> _What is expected_
Pick out every line that holds the string "materials" and copy it.

** start Raw data **

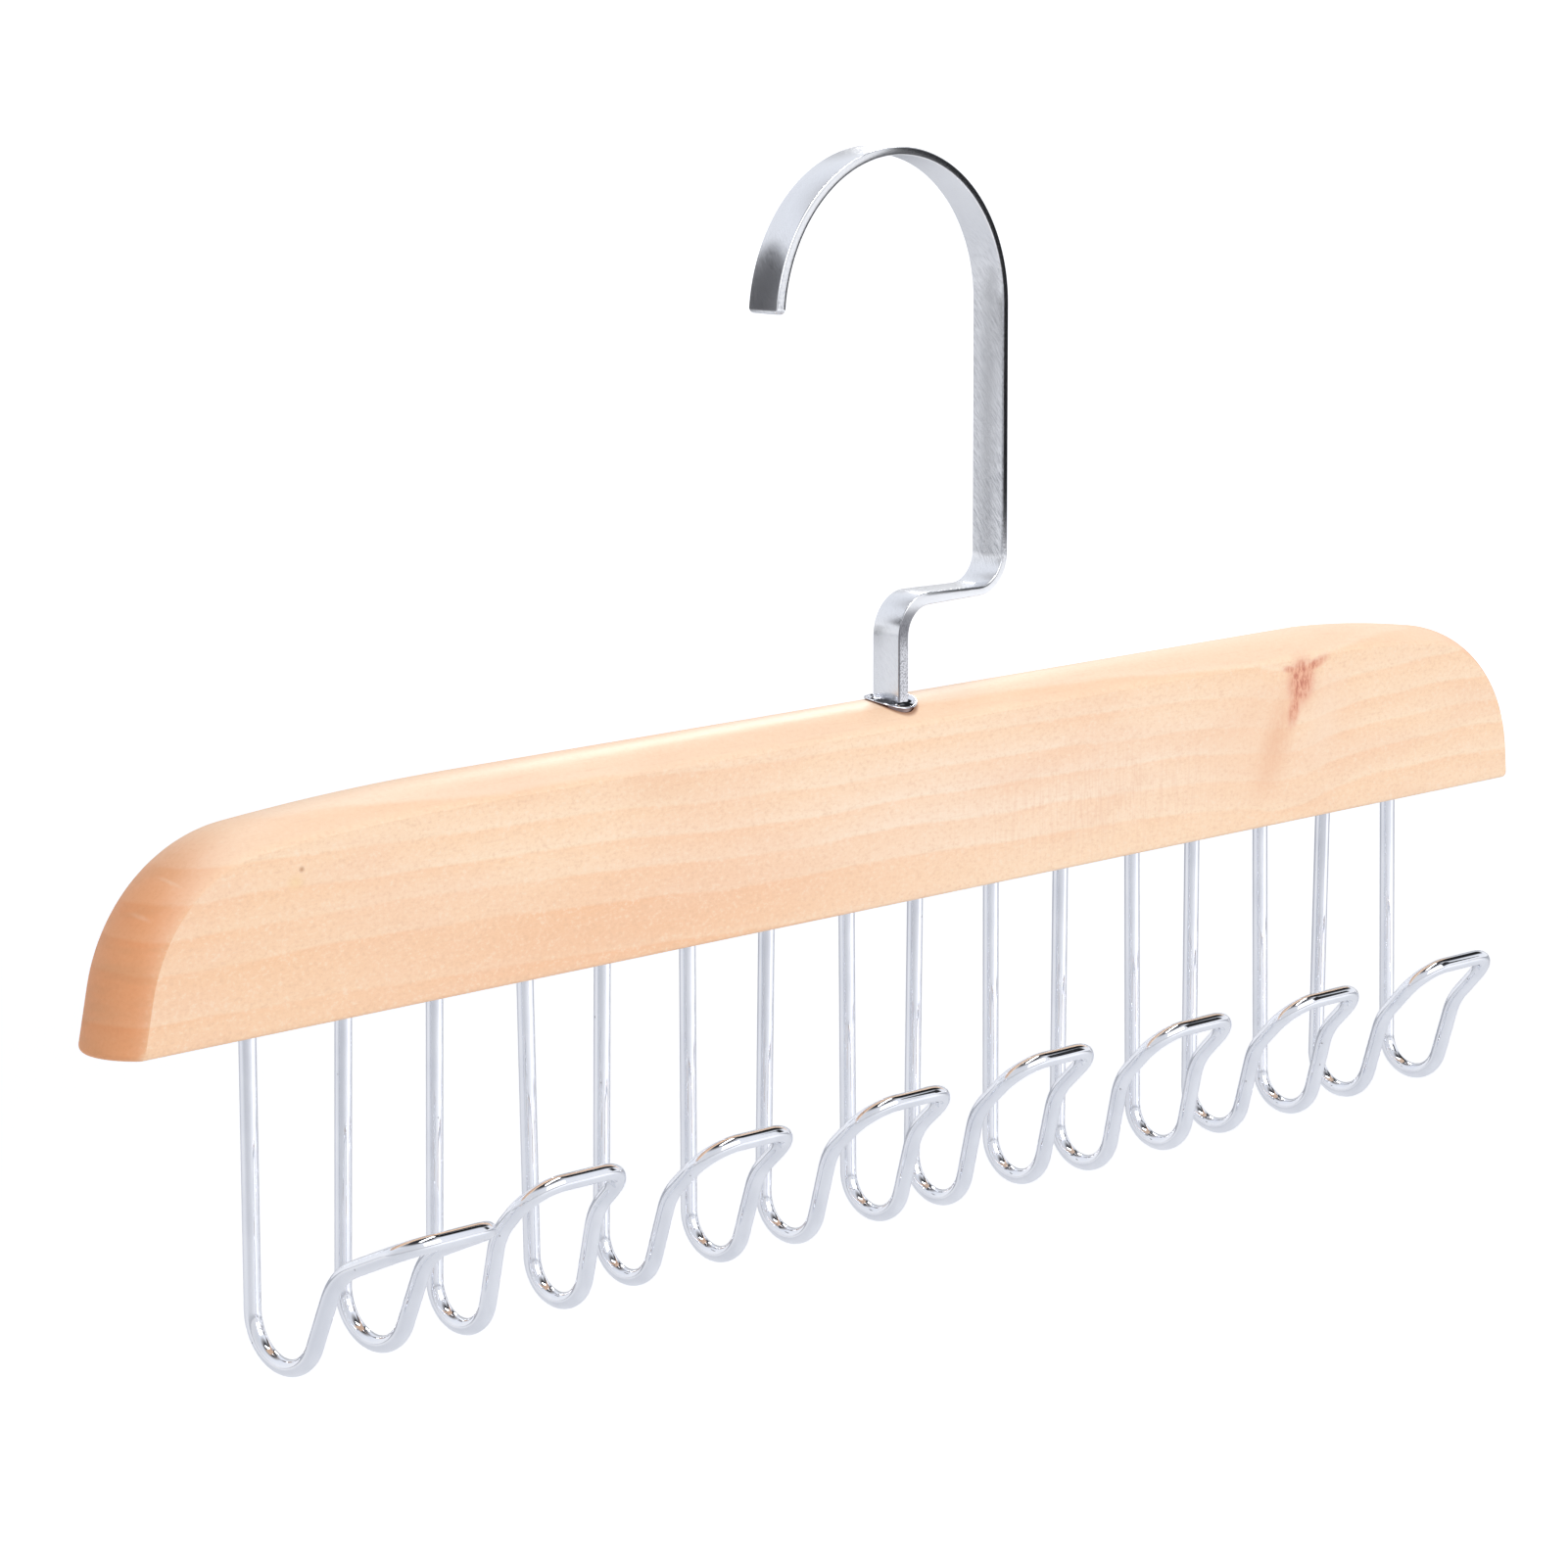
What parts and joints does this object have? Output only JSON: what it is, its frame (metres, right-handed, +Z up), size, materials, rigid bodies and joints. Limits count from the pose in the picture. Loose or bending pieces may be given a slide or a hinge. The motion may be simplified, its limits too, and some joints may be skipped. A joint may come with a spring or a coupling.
{
  "type": "belt hanger",
  "caption": "Belt hanger: a crowned wooden bar that swivels below a flat cranked rail hook, with a row of double wire hooks that open to the front.",
  "frame": {"origin": "the rail's seat: the highest point of the bow's inner curve, at mid width", "axes": "+X along the bar, away from the bow's free end; +Y to the back, away from the belt hooks' open side; +Z up"},
  "size_m": [0.3569, 0.0483, 0.193],
  "materials": {
    "maple": "pale straight-grained hardwood, sanded smooth, thin satin varnish",
    "satin_nickel": "nickel plate over a flattened rod, brushed along its length",
    "chrome": "bright chrome plate",
    "plain_steel": "plain turned steel, lightly greased"
  },
  "bodies": {
    "hook": {"flat_hook": "satin_nickel", "thrust_washer": "plain_steel"},
    "bar": {"wooden_bar": "maple", "ferrule": "chrome", "swivel_sleeve": "plain_steel", "belt_hook_1": "chrome", "belt_hook_2": "chrome", "belt_hook_3": "chrome", "belt_hook_4": "chrome", "belt_hook_5": "chrome", "belt_hook_6": "chrome", "belt_hook_7": "chrome", "belt_hook_8": "chrome"}
  },
  "joints": [
    {"name": "hook_swivel", "type": "hinge", "parent": "hook", "child": "bar", "pos_m": [0.0025, 0, -0.09619], "axis": [0, 0, 1], "continuous": true}
  ]
}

** end Raw data **

> _Solution for this exercise_
What parts and joints does this object have? Output only JSON: what it is, its frame (metres, right-handed, +Z up), size, materials, rigid bodies and joints. Limits count from the pose in the picture. Loose or bending pieces may be given a slide or a hinge. The motion may be simplified, its limits too, and some joints may be skipped. A joint may come with a spring or a coupling.
  "materials": {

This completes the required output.